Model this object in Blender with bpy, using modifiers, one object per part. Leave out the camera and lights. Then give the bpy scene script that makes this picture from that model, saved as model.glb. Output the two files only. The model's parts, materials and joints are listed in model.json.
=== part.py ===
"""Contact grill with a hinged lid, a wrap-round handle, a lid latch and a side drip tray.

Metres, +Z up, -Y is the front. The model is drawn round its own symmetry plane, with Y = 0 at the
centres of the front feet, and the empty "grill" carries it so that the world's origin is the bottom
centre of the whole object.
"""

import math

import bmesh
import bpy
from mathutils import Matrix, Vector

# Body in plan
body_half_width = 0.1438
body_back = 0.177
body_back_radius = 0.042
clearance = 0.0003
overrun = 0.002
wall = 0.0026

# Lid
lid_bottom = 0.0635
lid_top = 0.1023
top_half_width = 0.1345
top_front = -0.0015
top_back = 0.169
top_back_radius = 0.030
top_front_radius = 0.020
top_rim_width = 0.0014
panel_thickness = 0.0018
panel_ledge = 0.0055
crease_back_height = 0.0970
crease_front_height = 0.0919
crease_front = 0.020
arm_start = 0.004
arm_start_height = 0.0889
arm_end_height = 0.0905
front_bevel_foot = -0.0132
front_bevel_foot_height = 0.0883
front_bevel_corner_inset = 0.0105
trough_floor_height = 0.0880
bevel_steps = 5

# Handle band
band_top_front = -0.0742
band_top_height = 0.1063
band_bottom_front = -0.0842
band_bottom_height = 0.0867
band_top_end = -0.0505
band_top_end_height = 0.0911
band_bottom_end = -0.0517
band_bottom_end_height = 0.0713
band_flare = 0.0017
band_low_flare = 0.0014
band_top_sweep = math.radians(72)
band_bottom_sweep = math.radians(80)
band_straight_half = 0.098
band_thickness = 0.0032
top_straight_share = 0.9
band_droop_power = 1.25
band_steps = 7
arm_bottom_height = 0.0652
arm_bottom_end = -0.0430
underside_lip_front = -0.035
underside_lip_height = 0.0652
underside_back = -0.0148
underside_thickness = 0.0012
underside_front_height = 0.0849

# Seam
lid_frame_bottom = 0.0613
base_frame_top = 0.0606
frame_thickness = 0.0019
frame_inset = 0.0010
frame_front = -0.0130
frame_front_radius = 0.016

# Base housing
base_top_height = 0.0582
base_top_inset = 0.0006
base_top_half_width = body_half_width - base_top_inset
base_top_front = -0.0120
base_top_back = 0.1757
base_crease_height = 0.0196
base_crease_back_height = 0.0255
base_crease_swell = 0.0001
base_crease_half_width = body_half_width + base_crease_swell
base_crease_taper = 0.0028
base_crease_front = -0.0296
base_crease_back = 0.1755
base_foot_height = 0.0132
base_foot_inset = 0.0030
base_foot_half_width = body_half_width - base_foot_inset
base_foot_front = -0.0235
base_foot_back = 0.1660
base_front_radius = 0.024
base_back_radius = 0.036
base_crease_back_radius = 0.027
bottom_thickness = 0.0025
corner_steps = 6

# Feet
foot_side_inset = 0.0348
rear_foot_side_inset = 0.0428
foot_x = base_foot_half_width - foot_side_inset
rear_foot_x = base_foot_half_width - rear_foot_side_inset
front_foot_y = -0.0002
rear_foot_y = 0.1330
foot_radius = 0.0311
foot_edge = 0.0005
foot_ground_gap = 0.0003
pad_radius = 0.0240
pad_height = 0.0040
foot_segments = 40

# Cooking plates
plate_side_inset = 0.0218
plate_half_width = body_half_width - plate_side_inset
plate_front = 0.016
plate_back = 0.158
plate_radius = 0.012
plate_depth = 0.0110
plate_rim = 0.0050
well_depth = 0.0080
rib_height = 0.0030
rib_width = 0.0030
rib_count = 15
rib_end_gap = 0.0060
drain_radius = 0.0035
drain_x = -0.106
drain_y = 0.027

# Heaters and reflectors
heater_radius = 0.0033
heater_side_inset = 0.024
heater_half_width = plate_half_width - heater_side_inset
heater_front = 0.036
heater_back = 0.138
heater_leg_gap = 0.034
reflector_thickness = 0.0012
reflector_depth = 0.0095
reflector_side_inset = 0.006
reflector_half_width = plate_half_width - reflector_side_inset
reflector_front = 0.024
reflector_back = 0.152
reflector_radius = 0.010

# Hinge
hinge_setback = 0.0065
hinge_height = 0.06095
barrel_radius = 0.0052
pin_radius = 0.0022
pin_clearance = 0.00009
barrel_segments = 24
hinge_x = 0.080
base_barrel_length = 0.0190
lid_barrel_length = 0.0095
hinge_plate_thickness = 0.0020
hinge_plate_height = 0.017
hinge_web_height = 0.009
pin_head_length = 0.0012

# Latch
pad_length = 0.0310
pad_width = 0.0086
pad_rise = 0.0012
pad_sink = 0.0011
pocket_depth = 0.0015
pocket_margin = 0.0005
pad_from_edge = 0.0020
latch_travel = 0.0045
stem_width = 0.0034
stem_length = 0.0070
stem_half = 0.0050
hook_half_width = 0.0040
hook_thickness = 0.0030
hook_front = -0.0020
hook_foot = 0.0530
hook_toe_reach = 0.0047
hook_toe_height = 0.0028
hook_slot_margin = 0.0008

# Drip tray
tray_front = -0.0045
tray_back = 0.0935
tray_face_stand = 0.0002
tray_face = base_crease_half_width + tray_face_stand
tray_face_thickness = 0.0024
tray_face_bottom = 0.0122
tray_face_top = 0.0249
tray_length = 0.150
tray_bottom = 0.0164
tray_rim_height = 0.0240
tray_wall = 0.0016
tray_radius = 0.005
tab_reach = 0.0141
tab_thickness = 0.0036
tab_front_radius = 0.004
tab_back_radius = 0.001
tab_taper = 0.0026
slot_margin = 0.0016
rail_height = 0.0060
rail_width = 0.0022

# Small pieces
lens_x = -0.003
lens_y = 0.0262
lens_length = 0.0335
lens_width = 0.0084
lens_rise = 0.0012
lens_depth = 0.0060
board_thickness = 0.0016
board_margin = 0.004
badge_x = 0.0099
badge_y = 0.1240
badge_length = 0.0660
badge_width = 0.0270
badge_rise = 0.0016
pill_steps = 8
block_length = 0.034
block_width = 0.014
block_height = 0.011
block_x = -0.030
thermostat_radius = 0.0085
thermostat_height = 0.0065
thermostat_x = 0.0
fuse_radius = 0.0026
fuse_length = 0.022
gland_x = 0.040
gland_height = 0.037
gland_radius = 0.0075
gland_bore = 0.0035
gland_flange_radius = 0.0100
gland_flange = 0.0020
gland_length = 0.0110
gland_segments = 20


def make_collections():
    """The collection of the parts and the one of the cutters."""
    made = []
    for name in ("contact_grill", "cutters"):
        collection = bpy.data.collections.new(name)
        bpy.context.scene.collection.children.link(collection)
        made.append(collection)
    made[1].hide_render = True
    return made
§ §
Return all lines containing the word "with".

- The response:
Model this object in Blender with bpy, using modifiers, one object per part. Leave out the camera and lights. Then give the bpy scene script that makes this picture from that model, saved as model.glb. Output the two files only. The model's parts, materials and joints are listed in model.json.
"""Contact grill with a hinged lid, a wrap-round handle, a lid latch and a side drip tray.
Metres, +Z up, -Y is the front. The model is drawn round its own symmetry plane, with Y = 0 at the